Alongside that there is the wide range of pastoral work with women to the fore, including the gathering and distribution of food through food banks, which are now such an important, if ambiguous, feature of our society, and in which local churches and Christians are usually involved. I want to pay a deep tribute to all that work. Then there are the growing numbers of women priests, the first of whom were ordained just 20 years ago. We will have a splendid celebration this summer. Dare I say that I am contemplating ordering crates of pink champagne to distribute in my diocese? Today, about a third of all licensed clergy in the Church of England are women—a figure that looks likely to rise steadily to a half on current patterns of ordination. The number who are in charge of parishes, incumbents, is the figure given by the noble Baroness, Lady Bottomley, which is about 22% but rising steadily. I should add that more than half our licensed readers who assist the ordained ministry, preach and lead services are women.

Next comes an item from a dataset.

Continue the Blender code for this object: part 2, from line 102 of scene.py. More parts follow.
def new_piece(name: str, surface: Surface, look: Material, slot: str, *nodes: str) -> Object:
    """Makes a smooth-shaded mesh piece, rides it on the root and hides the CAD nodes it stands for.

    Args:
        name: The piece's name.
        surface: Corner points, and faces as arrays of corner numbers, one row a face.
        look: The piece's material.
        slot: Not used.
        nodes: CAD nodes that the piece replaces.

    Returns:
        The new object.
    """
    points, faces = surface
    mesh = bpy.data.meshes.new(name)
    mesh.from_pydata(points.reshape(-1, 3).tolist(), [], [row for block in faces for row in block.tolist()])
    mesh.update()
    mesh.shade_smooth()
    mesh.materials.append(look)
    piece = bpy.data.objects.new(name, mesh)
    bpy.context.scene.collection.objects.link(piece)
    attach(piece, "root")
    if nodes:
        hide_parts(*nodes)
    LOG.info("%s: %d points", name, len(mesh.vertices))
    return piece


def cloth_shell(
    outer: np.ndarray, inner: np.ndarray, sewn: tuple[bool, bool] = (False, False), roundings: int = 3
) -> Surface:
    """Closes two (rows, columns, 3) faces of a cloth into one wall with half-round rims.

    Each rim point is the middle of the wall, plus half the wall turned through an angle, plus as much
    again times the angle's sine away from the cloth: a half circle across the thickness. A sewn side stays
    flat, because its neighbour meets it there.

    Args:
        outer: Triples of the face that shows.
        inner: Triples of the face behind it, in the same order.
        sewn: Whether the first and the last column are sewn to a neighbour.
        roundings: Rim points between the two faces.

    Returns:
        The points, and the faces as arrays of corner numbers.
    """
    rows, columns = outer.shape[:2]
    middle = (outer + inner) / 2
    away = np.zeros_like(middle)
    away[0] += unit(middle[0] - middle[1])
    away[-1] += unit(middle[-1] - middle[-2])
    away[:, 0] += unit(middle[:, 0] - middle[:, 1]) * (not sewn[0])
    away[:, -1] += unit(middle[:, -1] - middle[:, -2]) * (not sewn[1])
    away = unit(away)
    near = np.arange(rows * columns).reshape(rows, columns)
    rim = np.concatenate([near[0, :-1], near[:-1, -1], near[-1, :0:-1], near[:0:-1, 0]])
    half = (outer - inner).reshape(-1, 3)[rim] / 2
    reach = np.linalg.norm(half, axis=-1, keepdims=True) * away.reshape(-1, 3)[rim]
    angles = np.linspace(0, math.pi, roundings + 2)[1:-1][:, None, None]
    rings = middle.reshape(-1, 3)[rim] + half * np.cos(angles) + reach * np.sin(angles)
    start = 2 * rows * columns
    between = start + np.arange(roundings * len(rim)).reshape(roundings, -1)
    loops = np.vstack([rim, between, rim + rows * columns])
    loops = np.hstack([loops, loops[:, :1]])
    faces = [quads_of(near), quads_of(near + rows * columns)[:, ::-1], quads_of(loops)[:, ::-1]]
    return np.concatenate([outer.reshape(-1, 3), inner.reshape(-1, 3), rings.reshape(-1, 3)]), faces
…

As we prepare for the consecration of women as bishops, perhaps the greatest challenge is to accept that through the progressive process of opening up the ministry of the Church to women, there has been, there is and there will be a progressive and deep transformation of the church and its ministry—the institution of the church in all its aspects. There is an awareness of these issues and careful work is being done in advance of the first consecration to the episcopate to try to avoid inadvertent pressure for these women simply to conform to established male stereotypes. We must acknowledge that the pressure will subtly be there in all sorts of ways. “God forbid!”, your Lordships may say. Women have transformed the economy of the church in all its aspects and I am confident that in the years to come they will continue to do so.